(WRITTEN PROBLEM): Scan the lines below for "edge"; report the number of lines that contain it, and only that.

(DATASET SECTION):
##############################

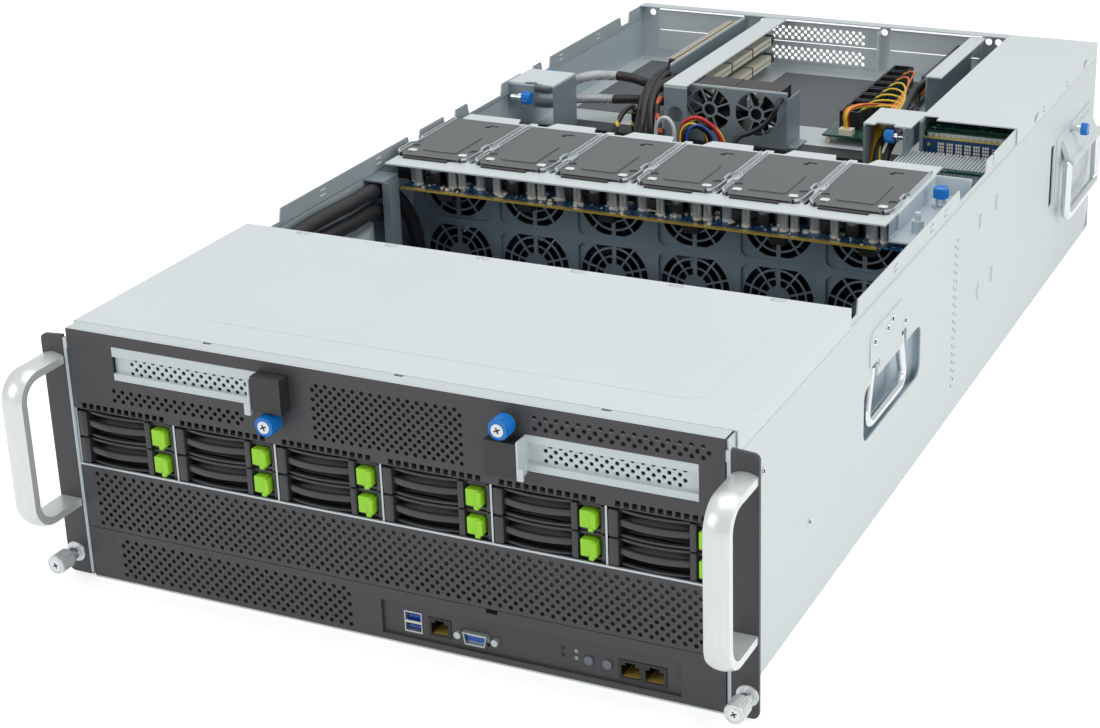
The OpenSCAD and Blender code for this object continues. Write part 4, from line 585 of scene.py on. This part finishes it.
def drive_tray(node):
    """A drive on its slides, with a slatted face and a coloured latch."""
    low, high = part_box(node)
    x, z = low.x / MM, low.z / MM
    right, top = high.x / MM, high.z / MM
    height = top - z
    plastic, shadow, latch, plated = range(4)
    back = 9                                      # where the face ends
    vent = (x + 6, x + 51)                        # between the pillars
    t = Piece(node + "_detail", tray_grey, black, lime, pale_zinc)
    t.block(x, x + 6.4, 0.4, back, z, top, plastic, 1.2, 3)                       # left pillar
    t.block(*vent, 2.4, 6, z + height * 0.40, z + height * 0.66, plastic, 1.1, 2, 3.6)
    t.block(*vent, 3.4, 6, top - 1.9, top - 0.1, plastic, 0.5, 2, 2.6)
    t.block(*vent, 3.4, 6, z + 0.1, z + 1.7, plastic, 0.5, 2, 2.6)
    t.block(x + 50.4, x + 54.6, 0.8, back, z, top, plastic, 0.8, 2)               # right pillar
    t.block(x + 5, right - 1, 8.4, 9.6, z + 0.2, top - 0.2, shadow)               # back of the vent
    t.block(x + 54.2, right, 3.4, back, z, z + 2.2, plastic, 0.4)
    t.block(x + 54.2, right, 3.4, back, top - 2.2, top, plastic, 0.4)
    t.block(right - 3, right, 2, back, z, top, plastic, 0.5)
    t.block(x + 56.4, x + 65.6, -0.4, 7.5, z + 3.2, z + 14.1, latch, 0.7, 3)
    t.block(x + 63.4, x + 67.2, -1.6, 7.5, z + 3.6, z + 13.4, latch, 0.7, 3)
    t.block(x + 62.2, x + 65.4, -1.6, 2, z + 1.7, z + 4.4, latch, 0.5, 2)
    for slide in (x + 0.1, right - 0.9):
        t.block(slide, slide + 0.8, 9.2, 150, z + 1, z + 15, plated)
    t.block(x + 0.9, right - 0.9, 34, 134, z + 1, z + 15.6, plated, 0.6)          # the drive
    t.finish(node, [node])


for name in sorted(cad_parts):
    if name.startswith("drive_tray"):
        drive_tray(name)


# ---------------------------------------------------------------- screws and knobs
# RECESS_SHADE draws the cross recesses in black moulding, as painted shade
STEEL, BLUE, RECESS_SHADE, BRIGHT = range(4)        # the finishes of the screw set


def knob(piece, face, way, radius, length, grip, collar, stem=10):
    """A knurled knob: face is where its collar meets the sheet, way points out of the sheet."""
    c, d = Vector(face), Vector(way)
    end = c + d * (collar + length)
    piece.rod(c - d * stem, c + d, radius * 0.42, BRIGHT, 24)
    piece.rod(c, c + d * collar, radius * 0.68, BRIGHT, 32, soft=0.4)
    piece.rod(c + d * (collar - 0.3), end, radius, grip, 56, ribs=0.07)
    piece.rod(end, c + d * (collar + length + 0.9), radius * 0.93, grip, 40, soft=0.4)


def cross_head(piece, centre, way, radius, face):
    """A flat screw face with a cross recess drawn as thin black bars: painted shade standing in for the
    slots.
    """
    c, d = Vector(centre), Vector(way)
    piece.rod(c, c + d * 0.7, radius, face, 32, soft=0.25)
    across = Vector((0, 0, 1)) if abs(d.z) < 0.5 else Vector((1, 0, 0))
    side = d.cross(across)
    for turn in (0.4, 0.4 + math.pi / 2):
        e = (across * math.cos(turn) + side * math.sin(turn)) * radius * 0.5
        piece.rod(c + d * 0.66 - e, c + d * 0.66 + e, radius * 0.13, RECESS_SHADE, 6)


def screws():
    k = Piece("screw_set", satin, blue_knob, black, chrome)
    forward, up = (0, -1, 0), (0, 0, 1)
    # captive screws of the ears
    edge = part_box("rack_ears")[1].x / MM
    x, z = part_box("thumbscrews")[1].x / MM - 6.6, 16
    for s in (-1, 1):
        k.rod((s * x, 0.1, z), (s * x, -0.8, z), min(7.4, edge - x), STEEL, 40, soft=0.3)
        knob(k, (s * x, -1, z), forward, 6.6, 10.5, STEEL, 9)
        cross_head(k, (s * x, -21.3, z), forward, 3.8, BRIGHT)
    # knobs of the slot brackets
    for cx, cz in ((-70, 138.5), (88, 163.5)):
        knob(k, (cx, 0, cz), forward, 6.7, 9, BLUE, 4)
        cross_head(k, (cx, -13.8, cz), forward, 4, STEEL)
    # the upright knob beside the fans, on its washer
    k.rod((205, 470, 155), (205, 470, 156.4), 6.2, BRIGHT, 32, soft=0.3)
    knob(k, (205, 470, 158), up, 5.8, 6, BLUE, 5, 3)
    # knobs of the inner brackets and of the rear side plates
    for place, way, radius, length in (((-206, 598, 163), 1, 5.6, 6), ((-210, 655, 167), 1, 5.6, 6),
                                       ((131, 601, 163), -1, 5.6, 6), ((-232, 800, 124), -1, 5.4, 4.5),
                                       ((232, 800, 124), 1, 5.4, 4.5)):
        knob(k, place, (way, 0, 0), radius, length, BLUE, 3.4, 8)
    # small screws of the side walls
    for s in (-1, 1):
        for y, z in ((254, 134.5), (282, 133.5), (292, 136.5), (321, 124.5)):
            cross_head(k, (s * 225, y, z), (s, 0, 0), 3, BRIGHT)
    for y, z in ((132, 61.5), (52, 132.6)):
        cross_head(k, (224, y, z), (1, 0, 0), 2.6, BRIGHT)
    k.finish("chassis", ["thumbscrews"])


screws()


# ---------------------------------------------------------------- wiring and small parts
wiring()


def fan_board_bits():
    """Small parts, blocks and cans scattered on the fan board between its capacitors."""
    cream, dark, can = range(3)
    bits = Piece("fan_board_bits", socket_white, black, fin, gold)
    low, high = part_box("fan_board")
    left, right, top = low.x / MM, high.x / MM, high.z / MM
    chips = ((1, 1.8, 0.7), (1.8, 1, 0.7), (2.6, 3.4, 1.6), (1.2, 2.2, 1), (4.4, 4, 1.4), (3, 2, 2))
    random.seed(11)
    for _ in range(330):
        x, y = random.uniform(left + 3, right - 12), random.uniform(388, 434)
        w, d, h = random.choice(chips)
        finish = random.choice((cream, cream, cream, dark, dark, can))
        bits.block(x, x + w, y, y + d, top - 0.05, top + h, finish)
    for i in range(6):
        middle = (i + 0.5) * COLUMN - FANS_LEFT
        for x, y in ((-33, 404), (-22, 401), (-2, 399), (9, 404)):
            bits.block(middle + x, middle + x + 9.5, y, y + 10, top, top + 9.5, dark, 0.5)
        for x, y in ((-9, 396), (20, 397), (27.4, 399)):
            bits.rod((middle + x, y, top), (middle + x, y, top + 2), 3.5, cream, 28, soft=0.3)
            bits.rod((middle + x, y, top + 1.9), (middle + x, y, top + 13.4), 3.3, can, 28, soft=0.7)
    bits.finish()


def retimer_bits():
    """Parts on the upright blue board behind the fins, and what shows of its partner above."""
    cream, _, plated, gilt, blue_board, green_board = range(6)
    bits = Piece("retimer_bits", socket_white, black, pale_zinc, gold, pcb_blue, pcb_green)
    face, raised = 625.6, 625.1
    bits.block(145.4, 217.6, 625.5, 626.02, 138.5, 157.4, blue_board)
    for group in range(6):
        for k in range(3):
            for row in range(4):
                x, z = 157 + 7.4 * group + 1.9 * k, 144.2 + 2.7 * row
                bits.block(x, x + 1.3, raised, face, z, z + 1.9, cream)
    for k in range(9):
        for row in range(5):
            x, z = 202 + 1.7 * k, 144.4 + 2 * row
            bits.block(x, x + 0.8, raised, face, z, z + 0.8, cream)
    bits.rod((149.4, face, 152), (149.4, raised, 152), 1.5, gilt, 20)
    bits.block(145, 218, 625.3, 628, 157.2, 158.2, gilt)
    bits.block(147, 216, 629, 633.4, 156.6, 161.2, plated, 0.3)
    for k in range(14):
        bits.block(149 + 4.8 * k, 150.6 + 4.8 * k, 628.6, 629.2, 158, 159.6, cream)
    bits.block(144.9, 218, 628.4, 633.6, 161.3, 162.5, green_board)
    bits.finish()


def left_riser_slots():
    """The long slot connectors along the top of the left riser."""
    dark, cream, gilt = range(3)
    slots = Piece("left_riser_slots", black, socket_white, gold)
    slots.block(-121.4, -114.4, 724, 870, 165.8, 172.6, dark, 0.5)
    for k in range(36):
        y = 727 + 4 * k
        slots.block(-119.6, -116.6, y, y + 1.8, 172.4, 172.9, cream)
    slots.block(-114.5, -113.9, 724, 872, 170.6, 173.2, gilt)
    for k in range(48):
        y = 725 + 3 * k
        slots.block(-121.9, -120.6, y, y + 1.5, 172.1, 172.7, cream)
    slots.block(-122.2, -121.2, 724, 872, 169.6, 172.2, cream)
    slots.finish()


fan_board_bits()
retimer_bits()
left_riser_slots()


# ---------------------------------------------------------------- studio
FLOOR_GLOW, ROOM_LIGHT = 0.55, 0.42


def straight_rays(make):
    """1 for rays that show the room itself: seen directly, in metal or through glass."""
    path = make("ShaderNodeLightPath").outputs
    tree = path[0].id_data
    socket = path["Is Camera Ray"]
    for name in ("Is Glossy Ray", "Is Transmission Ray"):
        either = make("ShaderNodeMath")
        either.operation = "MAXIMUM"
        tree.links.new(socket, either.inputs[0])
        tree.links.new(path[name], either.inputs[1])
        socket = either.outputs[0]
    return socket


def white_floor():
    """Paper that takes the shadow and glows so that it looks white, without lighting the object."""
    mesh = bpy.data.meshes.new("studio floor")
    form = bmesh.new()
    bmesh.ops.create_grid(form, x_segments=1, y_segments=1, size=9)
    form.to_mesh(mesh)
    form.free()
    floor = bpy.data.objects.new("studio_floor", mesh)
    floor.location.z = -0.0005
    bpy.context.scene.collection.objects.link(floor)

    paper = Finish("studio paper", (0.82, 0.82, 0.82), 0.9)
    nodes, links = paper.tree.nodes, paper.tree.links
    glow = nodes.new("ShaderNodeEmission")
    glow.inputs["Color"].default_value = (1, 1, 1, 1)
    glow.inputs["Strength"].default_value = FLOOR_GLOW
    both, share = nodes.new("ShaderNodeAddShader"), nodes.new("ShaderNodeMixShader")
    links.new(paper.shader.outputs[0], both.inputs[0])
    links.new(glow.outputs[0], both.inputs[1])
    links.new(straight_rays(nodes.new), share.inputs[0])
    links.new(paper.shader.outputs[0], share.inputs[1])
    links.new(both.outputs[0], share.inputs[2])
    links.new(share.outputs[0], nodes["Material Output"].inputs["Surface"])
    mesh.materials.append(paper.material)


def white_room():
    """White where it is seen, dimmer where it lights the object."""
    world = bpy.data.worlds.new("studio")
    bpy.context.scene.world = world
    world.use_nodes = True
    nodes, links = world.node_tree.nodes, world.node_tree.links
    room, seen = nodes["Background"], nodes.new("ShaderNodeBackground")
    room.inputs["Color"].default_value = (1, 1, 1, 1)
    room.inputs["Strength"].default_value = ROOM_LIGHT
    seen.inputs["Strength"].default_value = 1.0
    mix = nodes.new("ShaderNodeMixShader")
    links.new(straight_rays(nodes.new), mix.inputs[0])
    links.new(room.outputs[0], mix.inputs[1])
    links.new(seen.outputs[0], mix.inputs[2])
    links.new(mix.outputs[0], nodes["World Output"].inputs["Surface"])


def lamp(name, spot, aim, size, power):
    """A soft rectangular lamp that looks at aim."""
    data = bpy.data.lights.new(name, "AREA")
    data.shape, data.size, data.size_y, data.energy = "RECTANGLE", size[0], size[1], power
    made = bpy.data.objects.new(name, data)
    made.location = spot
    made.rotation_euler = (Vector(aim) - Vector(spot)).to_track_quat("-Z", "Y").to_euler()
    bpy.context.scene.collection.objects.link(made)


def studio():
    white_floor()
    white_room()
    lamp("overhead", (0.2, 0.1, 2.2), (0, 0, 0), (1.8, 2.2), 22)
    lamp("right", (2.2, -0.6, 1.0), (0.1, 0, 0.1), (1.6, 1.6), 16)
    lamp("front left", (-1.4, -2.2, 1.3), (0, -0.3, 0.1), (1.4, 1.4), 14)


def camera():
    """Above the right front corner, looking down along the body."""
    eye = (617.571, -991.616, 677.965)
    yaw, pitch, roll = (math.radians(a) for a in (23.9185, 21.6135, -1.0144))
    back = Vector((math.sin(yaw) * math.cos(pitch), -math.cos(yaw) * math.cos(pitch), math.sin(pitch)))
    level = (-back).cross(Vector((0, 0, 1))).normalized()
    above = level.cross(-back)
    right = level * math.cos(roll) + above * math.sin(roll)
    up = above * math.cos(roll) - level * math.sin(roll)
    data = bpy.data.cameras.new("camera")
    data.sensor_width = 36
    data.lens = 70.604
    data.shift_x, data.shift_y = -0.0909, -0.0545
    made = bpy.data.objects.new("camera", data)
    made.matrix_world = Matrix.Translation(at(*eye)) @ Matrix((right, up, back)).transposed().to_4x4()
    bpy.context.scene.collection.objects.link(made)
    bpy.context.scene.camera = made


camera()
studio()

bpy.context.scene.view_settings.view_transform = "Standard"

##############################

(RESULT FOR THIS EXERCISE): 2